╭─ MATERIAL SHOWN

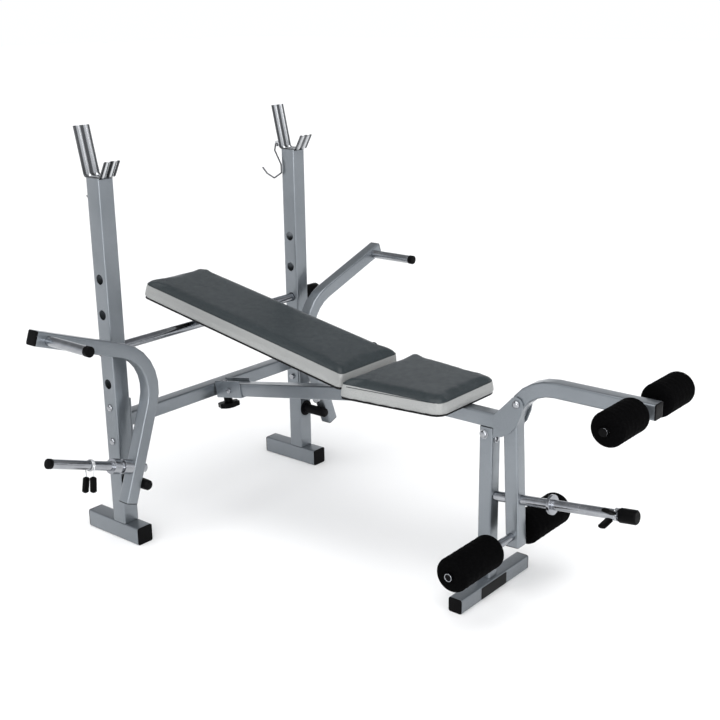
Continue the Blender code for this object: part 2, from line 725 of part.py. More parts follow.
def build_lever_bracket(bench, paint, chrome):
    """Two cheeks joined by a web, welded to the beam's front end, and the lever's pivot bolt."""
    web_back = BEAM_FRONT_Y - GAP
    cheek = [(web_back, CHEEK_WEB[0]), *CHEEK_UPPER_EDGE]
    for degrees in CHEEK_ROUND_DEGREES:
        angle = math.radians(degrees)
        y = LEVER_PIVOT.y + CHEEK_ROUND * math.cos(angle)
        cheek.append((y, LEVER_PIVOT.z + CHEEK_ROUND * math.sin(angle)))
    cheek += [*CHEEK_LOWER_EDGE, (web_back, CHEEK_WEB[1])]
    inner = BEAM_TUBE / 2 + CHEEK_GAP
    outer = inner + CHEEK_SHEET
    whole = prism([(-outer, y, z) for y, z in cheek], X_AXIS * 2 * outer)
    bracket = add_object("lever_bracket", whole, bench, paint, LEVER_PIVOT)
    front, low, high = LEVER_NOSE_Y, CHEEK_WEB[1] - POST_TUBE, LEVER_PIVOT.z + POST_TUBE
    slot = block((-inner, front, low), (inner, web_back - CHEEK_SHEET, high))
    across, radius = X_AXIS * POST_TUBE, LEVER_BOLT_RADIUS + GAP
    hole = rod(LEVER_PIVOT - across, LEVER_PIVOT + across, radius, ROUND_SIDES)
    bolt_hole = add_tool("lever_bolt_hole", hole, bench)
    cut(bracket, add_tool("lever_bracket_slot", slot, bench), bolt_hole)
    face = outer + GAP
    profile = bolt_profile(LEVER_BOLT_RADIUS, -face, face, LEVER_BOLT_NUT, LEVER_BOLT_HEAD)
    bolt = turned(profile, frame_at(LEVER_PIVOT, -X_AXIS, Y_AXIS))
    add_object("lever_bolt", bolt, bench, chrome, LEVER_PIVOT)
    return bolt_hole


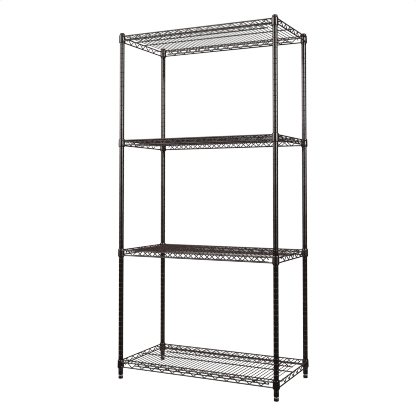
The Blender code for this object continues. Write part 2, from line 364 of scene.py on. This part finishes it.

╰─

TASK DIRECTIONS: Please quote the records above exactly, without skipping a line.

REPLY TO THE TASK:
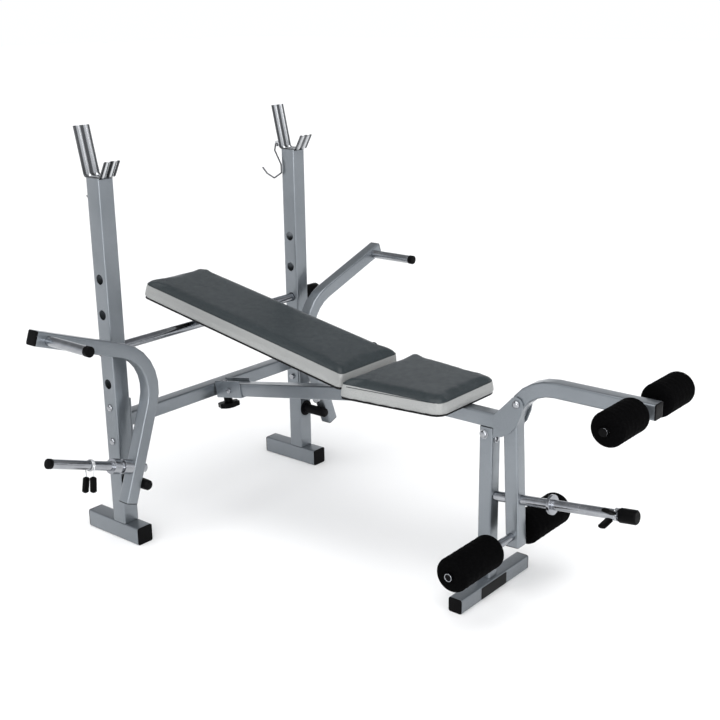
Continue the Blender code for this object: part 2, from line 725 of part.py. More parts follow.
def build_lever_bracket(bench, paint, chrome):
    """Two cheeks joined by a web, welded to the beam's front end, and the lever's pivot bolt."""
    web_back = BEAM_FRONT_Y - GAP
    cheek = [(web_back, CHEEK_WEB[0]), *CHEEK_UPPER_EDGE]
    for degrees in CHEEK_ROUND_DEGREES:
        angle = math.radians(degrees)
        y = LEVER_PIVOT.y + CHEEK_ROUND * math.cos(angle)
        cheek.append((y, LEVER_PIVOT.z + CHEEK_ROUND * math.sin(angle)))
    cheek += [*CHEEK_LOWER_EDGE, (web_back, CHEEK_WEB[1])]
    inner = BEAM_TUBE / 2 + CHEEK_GAP
    outer = inner + CHEEK_SHEET
    whole = prism([(-outer, y, z) for y, z in cheek], X_AXIS * 2 * outer)
    bracket = add_object("lever_bracket", whole, bench, paint, LEVER_PIVOT)
    front, low, high = LEVER_NOSE_Y, CHEEK_WEB[1] - POST_TUBE, LEVER_PIVOT.z + POST_TUBE
    slot = block((-inner, front, low), (inner, web_back - CHEEK_SHEET, high))
    across, radius = X_AXIS * POST_TUBE, LEVER_BOLT_RADIUS + GAP
    hole = rod(LEVER_PIVOT - across, LEVER_PIVOT + across, radius, ROUND_SIDES)
    bolt_hole = add_tool("lever_bolt_hole", hole, bench)
    cut(bracket, add_tool("lever_bracket_slot", slot, bench), bolt_hole)
    face = outer + GAP
    profile = bolt_profile(LEVER_BOLT_RADIUS, -face, face, LEVER_BOLT_NUT, LEVER_BOLT_HEAD)
    bolt = turned(profile, frame_at(LEVER_PIVOT, -X_AXIS, Y_AXIS))
    add_object("lever_bolt", bolt, bench, chrome, LEVER_PIVOT)
    return bolt_hole


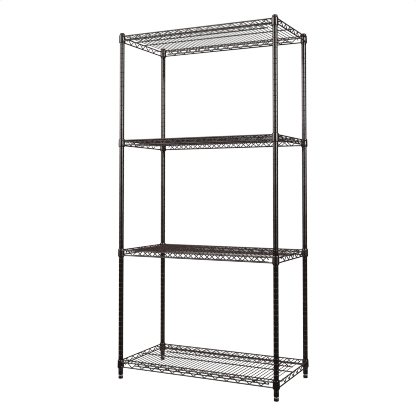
The Blender code for this object continues. Write part 2, from line 364 of scene.py on. This part finishes it.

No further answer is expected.